There is also the question of flexibility. A well-designed garden room can start as an office, then become a studio, treatment room, games room or guest space later on. That adaptability appeals to homeowners who want a long-term investment rather than a single-use room.

Cost is important, but value matters more

People often look at a garden room or loft conversion through the lens of headline cost, but direct price comparisons can be misleading. Loft conversions vary widely depending on structure, access, roof type, dormers, steelwork, insulation and internal alterations. Once you add a staircase, electrics, plumbing and decoration, the total can climb quickly.

Garden rooms also have a broad price range, particularly when they are bespoke rather than off-the-shelf. Size, glazing, foundations, internal finishes, heating, lighting and landscaping all shape the final figure. But the benefit is clarity. Because the building is designed from scratch for a defined use, it is often easier to control the brief and specify exactly what matters to you.

Value comes from how well the space performs over time. A cheaper room that is too hot in summer, too cold in winter or awkward to use is not really good value. The build quality, insulation standard and attention to detail matter more than the lowest initial quote.

Planning, permissions and practical constraints

Planning is one area where assumptions can cause problems. Many garden rooms can be built under permitted development, but not all. Height, position, use and proximity to boundaries can all affect what is allowed.

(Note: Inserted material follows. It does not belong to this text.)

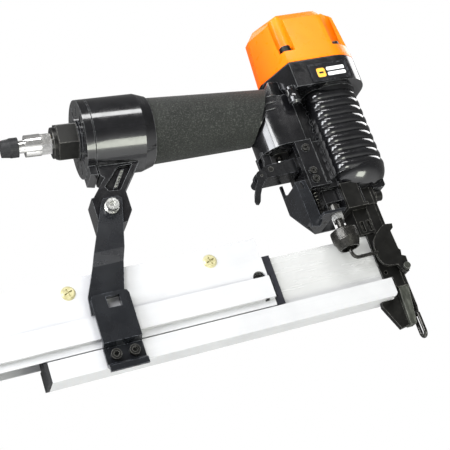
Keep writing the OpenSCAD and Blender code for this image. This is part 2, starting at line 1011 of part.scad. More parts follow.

If the building is intended for sleeping accommodation or includes plumbing-heavy layouts, the rules may shift further.

Loft conversions can also fall under permitted development in some cases, but again, it depends. Roof alterations, dormers facing certain elevations, conservation areas and structural changes may all require approval. Building regulations are of course a separate matter, and they are significant for both options.

The practical constraints are just as important as the paperwork. A loft conversion depends on the existing roof being suitable. Low head height, awkward trusses or limited room for a staircase can reduce viability or make the finished space feel compromised. A garden room depends on having enough outdoor space to build something useful while still keeping the garden enjoyable.

This is where early design input makes a real difference. It is far better to understand limitations before you commit than to discover halfway through that the room will be smaller, darker or more complex than expected.

Disruption during the build

One of the biggest differences between the two options is how they affect everyday life while work is taking place.

A loft conversion happens inside your home. Even with a careful build programme, there is usually noise, dust and regular contractor access through the house. If structural work is extensive or ceilings need to be opened up, the disruption becomes hard to ignore. For some households, that is manageable. For others, especially where people work from home or have young children, it can be a deciding factor.

A garden room is generally less intrusive. Most of the work takes place outside, with the main impact focused on access through the garden and some temporary disturbance around the site. That separation makes the process feel easier for many homeowners.

A full-service approach helps here. Good planning, clear communication and careful site management reduce stress regardless of build type, but they are particularly valuable when you want the project to fit around daily life rather than take it over.

Comfort, performance and year-round use

Not all extra rooms perform equally well. This is especially important if the space will be used every day rather than occasionally.

A loft conversion can feel like a natural extension of the house, but its comfort depends heavily on insulation, ventilation and the quality of the conversion itself. Poorly handled, loft rooms can suffer from overheating in summer and heat loss in winter.

A high-quality garden room should be designed for year-round use from the outset. That means proper insulation, strong structural build-up, efficient glazing and reliable heating - not just a timber shell at the end of the lawn. Construction methods matter here. Systems such as SIP panels are often valued because they support excellent thermal performance and structural integrity within a slim wall build-up, helping the room stay efficient without sacrificing internal space.

For clients who care about finish as much as function, the details matter too. Lighting, acoustic comfort, storage, flooring and the way the building sits within the garden all shape whether the room feels like an afterthought or a genuine extension of the home.

The impact on your property

A loft conversion can increase bedroom count, which may have a clear effect on resale appeal. In family-oriented locations, that can be a strong advantage.

A garden room adds value in a different way. It strengthens lifestyle appeal. Buyers increasingly recognise the benefit of a dedicated office, studio or wellness space, especially when it is well designed and integrated into the garden rather than dropped into it as a basic outbuilding.

There is also a visual consideration. Loft conversions alter the roofline and interior layout of the house. Garden rooms change the way the outdoor space is used. Neither is automatically better. It depends on whether you value preserving garden area or preserving the internal structure of the home.

The best projects take the wider property into account. A bespoke garden room, thoughtfully positioned and paired with landscaping that restores the surrounding space, can feel like a natural part of the setting rather than a compromise.

So, should you choose a garden room or loft conversion?

Choose a loft conversion if you need integrated living space inside the house, especially an extra bedroom, and your roof structure makes the project viable without too many compromises.

Choose a garden room if you want a separate, high-performing space with a clear purpose - somewhere to work, train, create or switch off without blurring the boundaries of home life.

For many Oxfordshire homeowners, the deciding factor is not just budget. It is quality of use. A room that supports your routine every day will always feel like the better investment than one that simply adds square metres on paper. That is why bespoke design matters. At Unique Garden Retreats, the aim is not just to build another room, but to create a space that earns its place in your home and your life.

Before you choose, picture an ordinary Tuesday rather than a property brochure. Think about where you would actually work best, relax properly or make room for family life to grow. The right answer usually becomes much clearer there.